◆ Do this
Of the material below, the lines to be retyped are those from the line containing "clamp_washer();" through the line containing "in imported if", inclusive; reproduce them exactly.

◆ Information provided
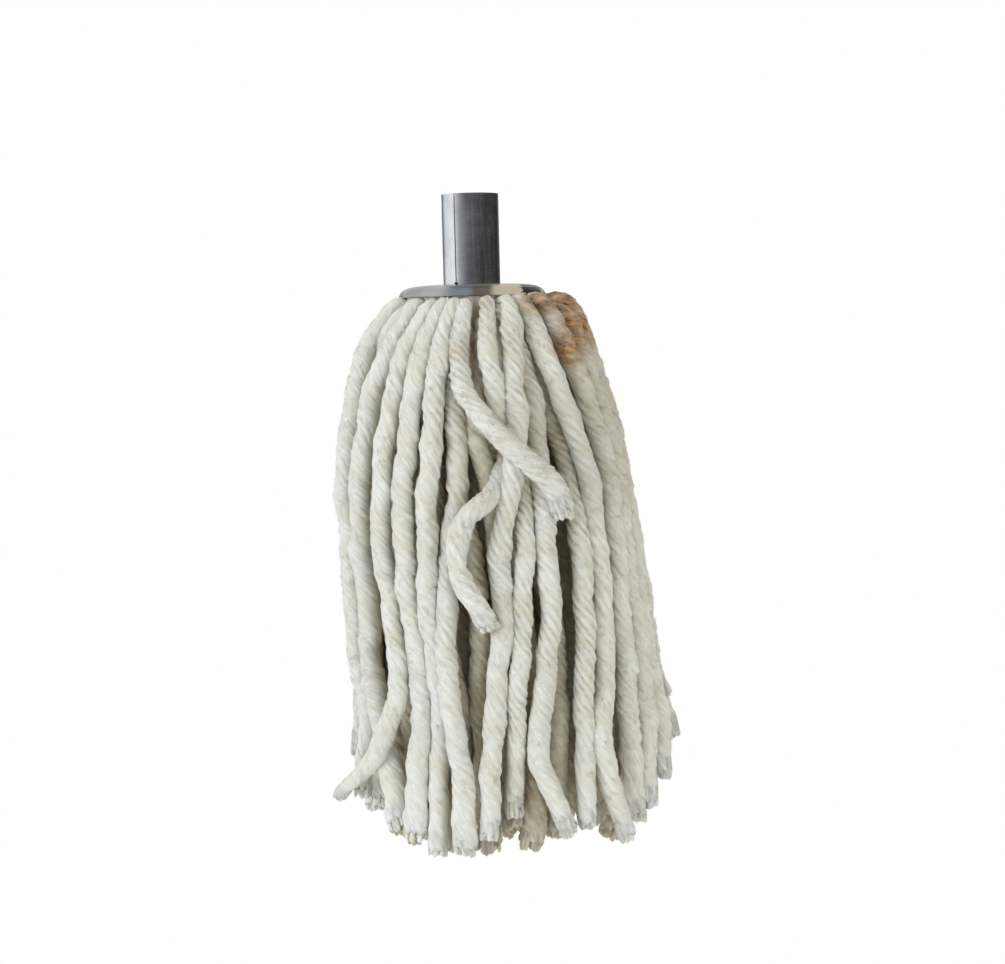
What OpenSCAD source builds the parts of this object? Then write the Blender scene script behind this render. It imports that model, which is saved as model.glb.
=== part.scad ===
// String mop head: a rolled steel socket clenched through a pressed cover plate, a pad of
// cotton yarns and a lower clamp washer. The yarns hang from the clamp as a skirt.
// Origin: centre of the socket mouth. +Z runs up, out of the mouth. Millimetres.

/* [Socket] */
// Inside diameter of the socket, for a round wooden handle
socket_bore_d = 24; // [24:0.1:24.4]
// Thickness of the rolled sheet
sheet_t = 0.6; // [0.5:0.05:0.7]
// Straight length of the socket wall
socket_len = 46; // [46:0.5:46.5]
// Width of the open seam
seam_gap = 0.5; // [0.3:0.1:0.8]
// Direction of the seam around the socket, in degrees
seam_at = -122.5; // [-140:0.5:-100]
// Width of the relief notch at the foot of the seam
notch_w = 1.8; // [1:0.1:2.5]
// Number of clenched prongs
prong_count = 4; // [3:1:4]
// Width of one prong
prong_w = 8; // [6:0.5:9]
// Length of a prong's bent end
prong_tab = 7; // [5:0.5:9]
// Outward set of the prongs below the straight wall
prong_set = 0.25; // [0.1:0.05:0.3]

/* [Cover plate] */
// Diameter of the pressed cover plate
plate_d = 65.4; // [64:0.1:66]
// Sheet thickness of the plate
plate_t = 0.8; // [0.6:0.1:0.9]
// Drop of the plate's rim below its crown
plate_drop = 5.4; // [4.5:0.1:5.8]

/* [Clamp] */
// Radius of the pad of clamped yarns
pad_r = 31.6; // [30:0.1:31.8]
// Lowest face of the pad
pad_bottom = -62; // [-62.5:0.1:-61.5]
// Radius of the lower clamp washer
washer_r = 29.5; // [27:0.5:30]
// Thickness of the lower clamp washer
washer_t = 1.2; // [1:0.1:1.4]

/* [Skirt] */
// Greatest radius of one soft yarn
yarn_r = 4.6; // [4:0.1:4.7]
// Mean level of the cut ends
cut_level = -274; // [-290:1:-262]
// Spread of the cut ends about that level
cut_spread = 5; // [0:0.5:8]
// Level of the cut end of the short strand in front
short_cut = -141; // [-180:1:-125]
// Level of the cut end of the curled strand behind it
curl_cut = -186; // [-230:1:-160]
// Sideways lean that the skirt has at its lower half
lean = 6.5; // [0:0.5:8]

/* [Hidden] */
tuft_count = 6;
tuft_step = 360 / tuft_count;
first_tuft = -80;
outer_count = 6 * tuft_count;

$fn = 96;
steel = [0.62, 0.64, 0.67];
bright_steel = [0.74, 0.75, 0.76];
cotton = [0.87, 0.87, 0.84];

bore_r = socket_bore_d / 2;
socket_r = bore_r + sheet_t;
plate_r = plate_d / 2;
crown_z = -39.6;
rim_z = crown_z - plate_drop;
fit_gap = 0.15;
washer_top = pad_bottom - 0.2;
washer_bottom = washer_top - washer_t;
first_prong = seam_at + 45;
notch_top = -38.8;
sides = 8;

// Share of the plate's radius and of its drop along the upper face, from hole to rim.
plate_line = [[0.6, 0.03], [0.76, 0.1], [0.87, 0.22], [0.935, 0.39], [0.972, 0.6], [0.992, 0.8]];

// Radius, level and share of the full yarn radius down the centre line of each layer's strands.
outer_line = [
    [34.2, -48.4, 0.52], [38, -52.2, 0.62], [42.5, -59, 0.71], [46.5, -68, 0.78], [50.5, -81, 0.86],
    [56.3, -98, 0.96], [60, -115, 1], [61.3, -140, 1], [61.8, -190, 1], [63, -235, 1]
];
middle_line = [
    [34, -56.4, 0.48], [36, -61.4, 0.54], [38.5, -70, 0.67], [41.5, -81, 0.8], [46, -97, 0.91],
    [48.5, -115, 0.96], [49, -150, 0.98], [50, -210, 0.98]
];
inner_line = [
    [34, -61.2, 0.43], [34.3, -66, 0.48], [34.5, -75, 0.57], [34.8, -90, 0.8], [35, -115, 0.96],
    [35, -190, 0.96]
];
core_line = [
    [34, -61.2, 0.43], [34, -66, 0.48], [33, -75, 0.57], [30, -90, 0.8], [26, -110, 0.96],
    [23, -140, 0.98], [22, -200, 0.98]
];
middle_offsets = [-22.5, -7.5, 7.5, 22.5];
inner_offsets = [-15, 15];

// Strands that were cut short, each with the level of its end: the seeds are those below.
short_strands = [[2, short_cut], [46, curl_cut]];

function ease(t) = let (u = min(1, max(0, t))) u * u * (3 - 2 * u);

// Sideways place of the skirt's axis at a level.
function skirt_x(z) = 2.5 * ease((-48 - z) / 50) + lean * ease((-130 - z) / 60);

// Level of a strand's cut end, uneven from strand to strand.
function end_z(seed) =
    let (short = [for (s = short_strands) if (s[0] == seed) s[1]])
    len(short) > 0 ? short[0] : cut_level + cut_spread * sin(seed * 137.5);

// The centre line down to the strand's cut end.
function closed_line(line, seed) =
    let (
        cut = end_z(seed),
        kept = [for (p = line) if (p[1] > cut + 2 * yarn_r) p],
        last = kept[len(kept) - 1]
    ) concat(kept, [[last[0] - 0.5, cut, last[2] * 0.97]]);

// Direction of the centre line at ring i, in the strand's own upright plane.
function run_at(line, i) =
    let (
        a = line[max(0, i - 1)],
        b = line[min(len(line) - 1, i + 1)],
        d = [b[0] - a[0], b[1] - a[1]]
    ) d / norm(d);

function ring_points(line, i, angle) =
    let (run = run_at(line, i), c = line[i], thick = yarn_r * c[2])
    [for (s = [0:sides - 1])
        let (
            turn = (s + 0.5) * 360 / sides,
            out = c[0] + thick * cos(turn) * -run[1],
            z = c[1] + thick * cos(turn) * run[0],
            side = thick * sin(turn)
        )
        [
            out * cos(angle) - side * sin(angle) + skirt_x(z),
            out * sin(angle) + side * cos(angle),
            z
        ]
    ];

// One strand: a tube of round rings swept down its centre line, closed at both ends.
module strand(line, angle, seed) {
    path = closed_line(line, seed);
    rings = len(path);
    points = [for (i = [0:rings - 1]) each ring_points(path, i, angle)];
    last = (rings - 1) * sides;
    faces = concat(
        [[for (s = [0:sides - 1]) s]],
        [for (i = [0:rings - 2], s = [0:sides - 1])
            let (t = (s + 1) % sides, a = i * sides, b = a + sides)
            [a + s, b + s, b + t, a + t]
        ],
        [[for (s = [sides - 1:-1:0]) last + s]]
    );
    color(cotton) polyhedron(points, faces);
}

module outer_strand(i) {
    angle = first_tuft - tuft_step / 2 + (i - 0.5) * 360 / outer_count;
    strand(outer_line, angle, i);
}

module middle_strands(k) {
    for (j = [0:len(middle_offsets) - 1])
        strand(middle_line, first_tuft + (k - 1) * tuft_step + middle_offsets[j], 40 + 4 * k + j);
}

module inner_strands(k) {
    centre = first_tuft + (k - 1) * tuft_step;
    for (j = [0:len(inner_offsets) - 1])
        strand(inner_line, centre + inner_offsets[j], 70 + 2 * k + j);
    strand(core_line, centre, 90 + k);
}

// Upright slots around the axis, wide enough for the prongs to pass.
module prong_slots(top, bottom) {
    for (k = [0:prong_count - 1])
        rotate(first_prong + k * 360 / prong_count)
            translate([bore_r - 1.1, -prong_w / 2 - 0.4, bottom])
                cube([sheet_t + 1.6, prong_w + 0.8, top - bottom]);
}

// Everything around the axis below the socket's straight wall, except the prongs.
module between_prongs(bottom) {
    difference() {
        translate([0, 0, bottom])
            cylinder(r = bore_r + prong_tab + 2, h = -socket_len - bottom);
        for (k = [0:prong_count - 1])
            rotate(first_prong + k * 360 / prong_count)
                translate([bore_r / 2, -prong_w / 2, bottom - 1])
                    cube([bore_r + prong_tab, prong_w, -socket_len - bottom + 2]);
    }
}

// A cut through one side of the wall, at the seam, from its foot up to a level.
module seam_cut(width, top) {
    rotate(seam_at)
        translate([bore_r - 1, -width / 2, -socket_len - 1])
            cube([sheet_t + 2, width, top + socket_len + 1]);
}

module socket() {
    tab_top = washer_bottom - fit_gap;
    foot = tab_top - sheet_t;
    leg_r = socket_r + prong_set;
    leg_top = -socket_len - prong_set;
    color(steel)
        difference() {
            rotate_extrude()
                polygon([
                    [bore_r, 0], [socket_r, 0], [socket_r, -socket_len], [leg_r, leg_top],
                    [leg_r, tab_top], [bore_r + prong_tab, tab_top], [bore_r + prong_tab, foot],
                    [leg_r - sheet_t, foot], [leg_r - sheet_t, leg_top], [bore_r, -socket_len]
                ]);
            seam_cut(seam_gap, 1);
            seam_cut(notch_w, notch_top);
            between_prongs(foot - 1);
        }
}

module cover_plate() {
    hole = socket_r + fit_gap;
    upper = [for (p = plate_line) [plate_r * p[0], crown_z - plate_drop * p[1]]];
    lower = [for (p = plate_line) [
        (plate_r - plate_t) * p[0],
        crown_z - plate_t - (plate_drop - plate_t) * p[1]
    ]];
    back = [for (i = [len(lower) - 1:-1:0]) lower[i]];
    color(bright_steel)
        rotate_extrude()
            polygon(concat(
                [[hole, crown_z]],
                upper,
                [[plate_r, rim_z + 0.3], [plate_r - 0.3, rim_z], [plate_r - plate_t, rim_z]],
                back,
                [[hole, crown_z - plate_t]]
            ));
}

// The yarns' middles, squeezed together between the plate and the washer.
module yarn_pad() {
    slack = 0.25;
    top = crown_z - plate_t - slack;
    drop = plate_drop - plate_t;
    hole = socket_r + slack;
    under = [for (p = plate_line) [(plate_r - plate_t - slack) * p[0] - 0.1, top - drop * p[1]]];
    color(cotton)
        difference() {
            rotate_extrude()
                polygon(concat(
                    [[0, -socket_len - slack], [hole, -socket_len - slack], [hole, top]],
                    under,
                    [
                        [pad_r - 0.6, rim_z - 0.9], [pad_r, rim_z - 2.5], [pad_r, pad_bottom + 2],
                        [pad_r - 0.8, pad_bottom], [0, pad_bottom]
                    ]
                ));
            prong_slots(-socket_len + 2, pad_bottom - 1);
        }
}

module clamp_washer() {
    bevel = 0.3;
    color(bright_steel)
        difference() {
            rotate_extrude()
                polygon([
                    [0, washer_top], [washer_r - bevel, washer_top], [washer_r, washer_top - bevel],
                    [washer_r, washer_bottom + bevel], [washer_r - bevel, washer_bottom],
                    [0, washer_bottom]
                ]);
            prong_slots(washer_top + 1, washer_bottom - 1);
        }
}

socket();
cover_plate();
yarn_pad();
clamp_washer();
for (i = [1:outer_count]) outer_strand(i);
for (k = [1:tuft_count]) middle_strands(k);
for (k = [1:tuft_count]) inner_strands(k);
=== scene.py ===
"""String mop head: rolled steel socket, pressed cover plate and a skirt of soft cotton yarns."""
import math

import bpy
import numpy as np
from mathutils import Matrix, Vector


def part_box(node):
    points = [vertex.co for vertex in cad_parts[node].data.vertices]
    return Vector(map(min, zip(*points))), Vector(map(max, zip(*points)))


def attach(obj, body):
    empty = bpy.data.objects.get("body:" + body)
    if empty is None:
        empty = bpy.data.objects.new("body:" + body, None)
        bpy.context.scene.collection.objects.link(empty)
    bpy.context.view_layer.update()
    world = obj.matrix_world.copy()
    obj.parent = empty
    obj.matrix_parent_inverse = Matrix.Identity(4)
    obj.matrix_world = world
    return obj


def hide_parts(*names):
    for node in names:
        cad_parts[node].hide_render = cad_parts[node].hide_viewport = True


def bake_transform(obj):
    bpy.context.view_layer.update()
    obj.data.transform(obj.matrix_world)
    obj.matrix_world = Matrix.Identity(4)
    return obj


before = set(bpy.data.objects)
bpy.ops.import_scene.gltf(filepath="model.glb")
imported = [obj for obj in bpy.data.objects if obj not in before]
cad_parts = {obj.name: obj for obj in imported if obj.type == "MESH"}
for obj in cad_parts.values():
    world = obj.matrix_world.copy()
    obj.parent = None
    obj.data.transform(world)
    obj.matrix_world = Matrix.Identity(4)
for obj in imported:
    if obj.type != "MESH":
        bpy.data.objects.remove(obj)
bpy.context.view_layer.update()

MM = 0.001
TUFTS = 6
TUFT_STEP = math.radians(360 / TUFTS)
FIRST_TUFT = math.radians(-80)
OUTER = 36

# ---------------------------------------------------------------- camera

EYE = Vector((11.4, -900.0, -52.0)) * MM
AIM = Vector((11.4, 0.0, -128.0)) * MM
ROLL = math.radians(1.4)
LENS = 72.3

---

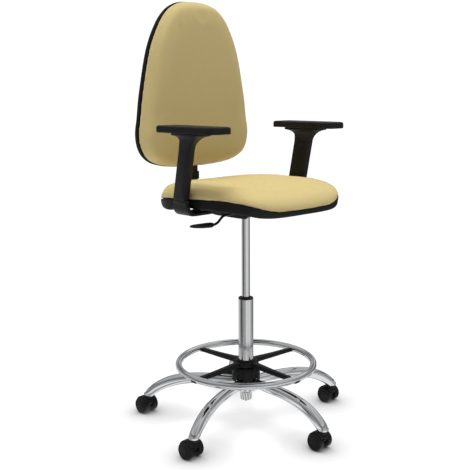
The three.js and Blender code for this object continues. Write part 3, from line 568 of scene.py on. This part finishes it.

◆ The answer
clamp_washer();
for (i = [1:outer_count]) outer_strand(i);
for (k = [1:tuft_count]) middle_strands(k);
for (k = [1:tuft_count]) inner_strands(k);
=== scene.py ===
"""String mop head: rolled steel socket, pressed cover plate and a skirt of soft cotton yarns."""
import math

import bpy
import numpy as np
from mathutils import Matrix, Vector


def part_box(node):
    points = [vertex.co for vertex in cad_parts[node].data.vertices]
    return Vector(map(min, zip(*points))), Vector(map(max, zip(*points)))


def attach(obj, body):
    empty = bpy.data.objects.get("body:" + body)
    if empty is None:
        empty = bpy.data.objects.new("body:" + body, None)
        bpy.context.scene.collection.objects.link(empty)
    bpy.context.view_layer.update()
    world = obj.matrix_world.copy()
    obj.parent = empty
    obj.matrix_parent_inverse = Matrix.Identity(4)
    obj.matrix_world = world
    return obj


def hide_parts(*names):
    for node in names:
        cad_parts[node].hide_render = cad_parts[node].hide_viewport = True


def bake_transform(obj):
    bpy.context.view_layer.update()
    obj.data.transform(obj.matrix_world)
    obj.matrix_world = Matrix.Identity(4)
    return obj


before = set(bpy.data.objects)
bpy.ops.import_scene.gltf(filepath="model.glb")
imported = [obj for obj in bpy.data.objects if obj not in before]
cad_parts = {obj.name: obj for obj in imported if obj.type == "MESH"}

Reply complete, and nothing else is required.